Reproduce the top of the data verbatim, through and including the line that contains "add_mesh(name, union(cut(saddle, rail), ear, pin), nylon)".

[start of DATA SHOWN]

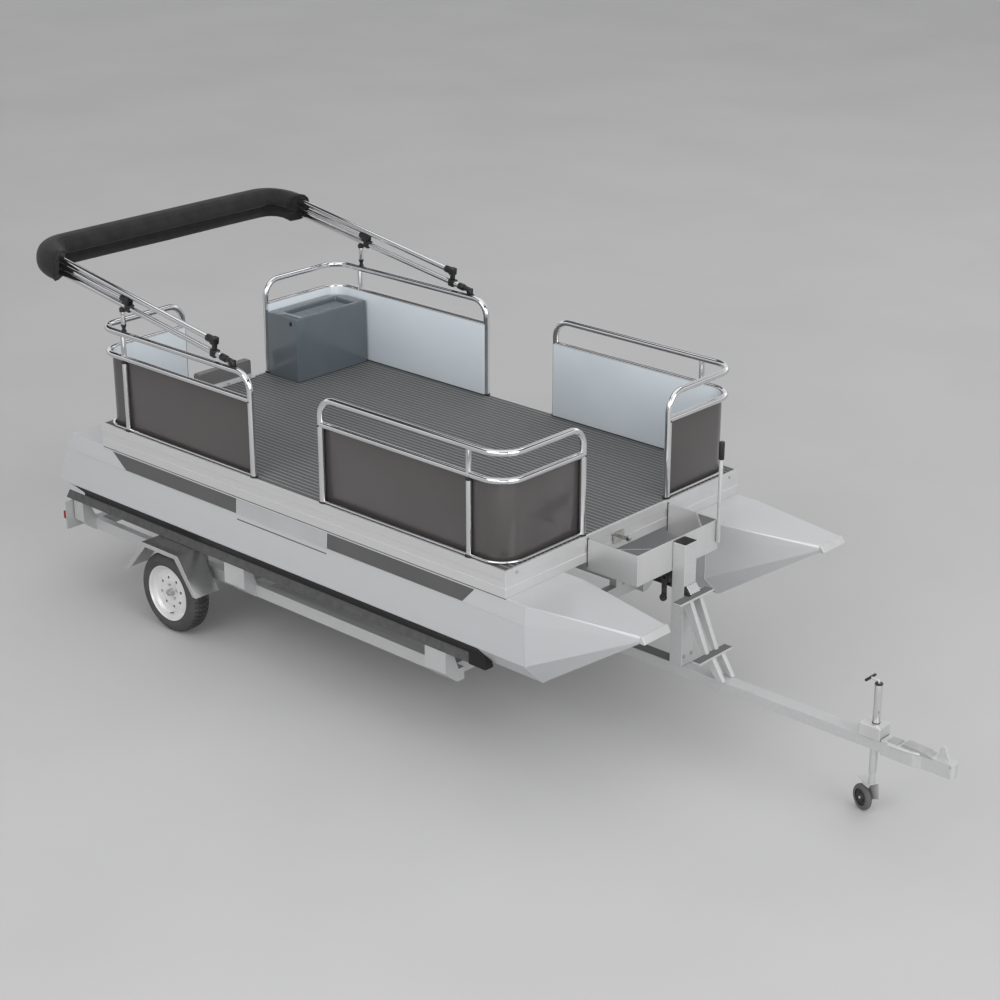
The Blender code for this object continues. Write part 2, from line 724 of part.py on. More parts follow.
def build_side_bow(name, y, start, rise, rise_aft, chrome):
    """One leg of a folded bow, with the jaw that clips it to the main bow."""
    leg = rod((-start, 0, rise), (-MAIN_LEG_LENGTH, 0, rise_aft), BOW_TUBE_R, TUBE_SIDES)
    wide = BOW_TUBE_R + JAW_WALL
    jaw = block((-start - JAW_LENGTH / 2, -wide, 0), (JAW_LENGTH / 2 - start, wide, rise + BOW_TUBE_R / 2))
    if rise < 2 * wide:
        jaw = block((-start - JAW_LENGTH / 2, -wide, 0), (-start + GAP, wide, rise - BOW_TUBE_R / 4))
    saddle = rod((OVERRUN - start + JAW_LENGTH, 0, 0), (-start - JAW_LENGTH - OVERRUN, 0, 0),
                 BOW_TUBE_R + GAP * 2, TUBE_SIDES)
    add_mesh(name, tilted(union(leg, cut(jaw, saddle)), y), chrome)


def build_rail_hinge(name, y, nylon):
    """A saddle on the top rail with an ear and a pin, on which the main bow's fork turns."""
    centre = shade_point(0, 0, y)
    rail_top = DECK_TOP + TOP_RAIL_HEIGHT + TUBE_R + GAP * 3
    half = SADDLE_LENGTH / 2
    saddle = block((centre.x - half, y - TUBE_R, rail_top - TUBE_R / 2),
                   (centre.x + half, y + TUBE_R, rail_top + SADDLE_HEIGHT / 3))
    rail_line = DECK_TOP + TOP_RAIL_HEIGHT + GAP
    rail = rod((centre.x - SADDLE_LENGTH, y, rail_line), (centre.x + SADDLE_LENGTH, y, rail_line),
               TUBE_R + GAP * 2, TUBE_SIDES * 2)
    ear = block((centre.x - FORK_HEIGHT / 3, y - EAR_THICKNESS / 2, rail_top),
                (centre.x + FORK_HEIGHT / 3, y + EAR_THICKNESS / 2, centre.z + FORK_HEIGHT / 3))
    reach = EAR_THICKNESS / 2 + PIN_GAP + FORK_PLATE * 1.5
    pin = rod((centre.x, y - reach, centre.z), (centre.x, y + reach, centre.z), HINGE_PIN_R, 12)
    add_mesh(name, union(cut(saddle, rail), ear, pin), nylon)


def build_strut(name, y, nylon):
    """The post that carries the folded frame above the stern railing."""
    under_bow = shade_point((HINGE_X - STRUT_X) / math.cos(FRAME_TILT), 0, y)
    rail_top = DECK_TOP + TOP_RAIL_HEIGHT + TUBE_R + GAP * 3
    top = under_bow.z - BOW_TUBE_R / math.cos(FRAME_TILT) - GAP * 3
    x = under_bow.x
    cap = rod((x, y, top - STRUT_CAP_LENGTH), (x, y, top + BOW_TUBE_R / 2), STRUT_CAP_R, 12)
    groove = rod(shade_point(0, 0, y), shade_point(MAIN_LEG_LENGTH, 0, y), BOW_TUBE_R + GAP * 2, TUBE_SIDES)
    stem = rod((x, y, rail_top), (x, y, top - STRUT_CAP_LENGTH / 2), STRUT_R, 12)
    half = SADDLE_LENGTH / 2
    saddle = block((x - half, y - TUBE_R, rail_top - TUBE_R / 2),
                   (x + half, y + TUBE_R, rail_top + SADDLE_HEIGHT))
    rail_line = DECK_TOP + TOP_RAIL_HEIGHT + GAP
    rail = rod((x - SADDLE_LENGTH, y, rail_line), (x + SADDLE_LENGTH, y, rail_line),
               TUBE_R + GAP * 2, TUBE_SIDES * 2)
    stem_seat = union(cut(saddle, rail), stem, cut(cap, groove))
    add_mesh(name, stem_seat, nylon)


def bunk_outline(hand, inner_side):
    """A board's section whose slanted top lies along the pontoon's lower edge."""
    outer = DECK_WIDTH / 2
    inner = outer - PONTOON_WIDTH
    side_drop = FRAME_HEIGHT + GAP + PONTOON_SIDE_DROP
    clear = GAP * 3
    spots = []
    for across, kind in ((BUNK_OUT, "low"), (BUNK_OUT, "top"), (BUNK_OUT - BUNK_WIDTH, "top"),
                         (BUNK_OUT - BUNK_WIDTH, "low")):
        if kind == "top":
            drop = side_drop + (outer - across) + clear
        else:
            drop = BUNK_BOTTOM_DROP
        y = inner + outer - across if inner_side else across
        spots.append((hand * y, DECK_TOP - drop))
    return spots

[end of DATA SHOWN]

**EXERCISE RESPONSE**
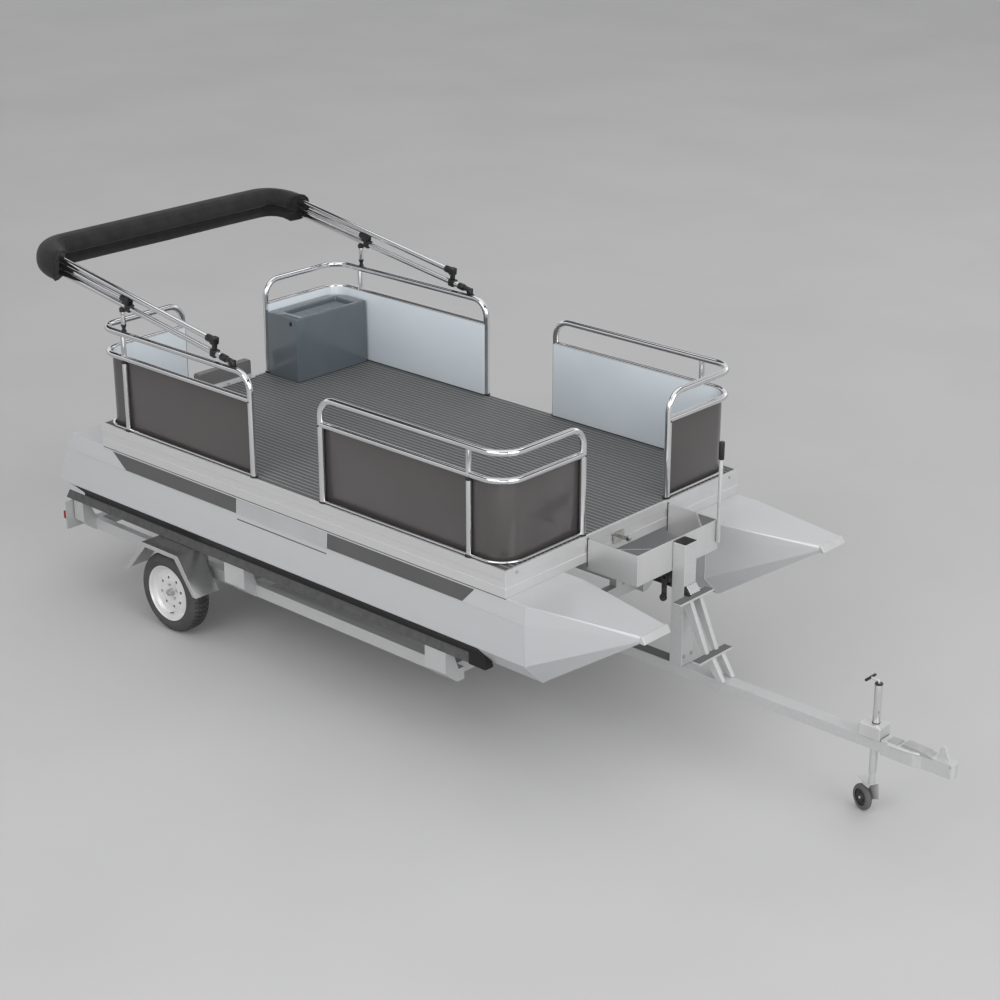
The Blender code for this object continues. Write part 2, from line 724 of part.py on. More parts follow.
def build_side_bow(name, y, start, rise, rise_aft, chrome):
    """One leg of a folded bow, with the jaw that clips it to the main bow."""
    leg = rod((-start, 0, rise), (-MAIN_LEG_LENGTH, 0, rise_aft), BOW_TUBE_R, TUBE_SIDES)
    wide = BOW_TUBE_R + JAW_WALL
    jaw = block((-start - JAW_LENGTH / 2, -wide, 0), (JAW_LENGTH / 2 - start, wide, rise + BOW_TUBE_R / 2))
    if rise < 2 * wide:
        jaw = block((-start - JAW_LENGTH / 2, -wide, 0), (-start + GAP, wide, rise - BOW_TUBE_R / 4))
    saddle = rod((OVERRUN - start + JAW_LENGTH, 0, 0), (-start - JAW_LENGTH - OVERRUN, 0, 0),
                 BOW_TUBE_R + GAP * 2, TUBE_SIDES)
    add_mesh(name, tilted(union(leg, cut(jaw, saddle)), y), chrome)


def build_rail_hinge(name, y, nylon):
    """A saddle on the top rail with an ear and a pin, on which the main bow's fork turns."""
    centre = shade_point(0, 0, y)
    rail_top = DECK_TOP + TOP_RAIL_HEIGHT + TUBE_R + GAP * 3
    half = SADDLE_LENGTH / 2
    saddle = block((centre.x - half, y - TUBE_R, rail_top - TUBE_R / 2),
                   (centre.x + half, y + TUBE_R, rail_top + SADDLE_HEIGHT / 3))
    rail_line = DECK_TOP + TOP_RAIL_HEIGHT + GAP
    rail = rod((centre.x - SADDLE_LENGTH, y, rail_line), (centre.x + SADDLE_LENGTH, y, rail_line),
               TUBE_R + GAP * 2, TUBE_SIDES * 2)
    ear = block((centre.x - FORK_HEIGHT / 3, y - EAR_THICKNESS / 2, rail_top),
                (centre.x + FORK_HEIGHT / 3, y + EAR_THICKNESS / 2, centre.z + FORK_HEIGHT / 3))
    reach = EAR_THICKNESS / 2 + PIN_GAP + FORK_PLATE * 1.5
    pin = rod((centre.x, y - reach, centre.z), (centre.x, y + reach, centre.z), HINGE_PIN_R, 12)
    add_mesh(name, union(cut(saddle, rail), ear, pin), nylon)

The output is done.